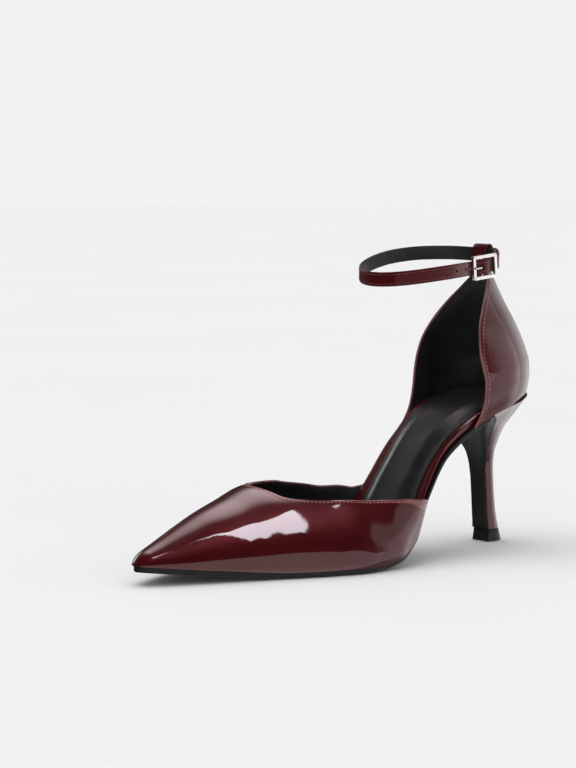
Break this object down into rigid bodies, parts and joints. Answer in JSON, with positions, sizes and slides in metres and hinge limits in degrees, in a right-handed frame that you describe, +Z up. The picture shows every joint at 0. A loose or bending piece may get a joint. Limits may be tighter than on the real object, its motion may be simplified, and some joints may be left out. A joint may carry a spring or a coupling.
{
  "type": "ankle strap pump",
  "caption": "Left pointed pump in patent leather with cut-away sides, a separate heel counter, a buckled ankle strap and a slim high heel.",
  "frame": {"origin": "centre of the underside of the heel's top piece, on the floor", "axes": "+Z up, +Y from the toe to the heel, +X to the outer (lateral) side of the left foot"},
  "size_m": [0.0816, 0.2287, 0.1432],
  "materials": {
    "patent": "deep burgundy patent, glossy",
    "black_leather": "soft black lining leather, satin",
    "sole": "smooth black, satin",
    "top_piece": "black, matt",
    "silver": "polished silver"
  },
  "bodies": {
    "root": {"vamp": "patent", "counter": "patent", "ankle_strap": "patent", "strap_loop": "patent", "insole": "patent", "heel": "patent", "sock": "black_leather", "outsole": "sole", "heel_flap": "sole", "top_piece": "top_piece", "buckle_frame": "silver", "buckle_prong": "silver"}
  },
  "joints": []
}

====

▶ _Your objective_
Scan the data above; copy every line where "joints" appears.

▶ _Task result_
Break this object down into rigid bodies, parts and joints. Answer in JSON, with positions, sizes and slides in metres and hinge limits in degrees, in a right-handed frame that you describe, +Z up. The picture shows every joint at 0. A loose or bending piece may get a joint. Limits may be tighter than on the real object, its motion may be simplified, and some joints may be left out. A joint may carry a spring or a coupling.
  "joints": []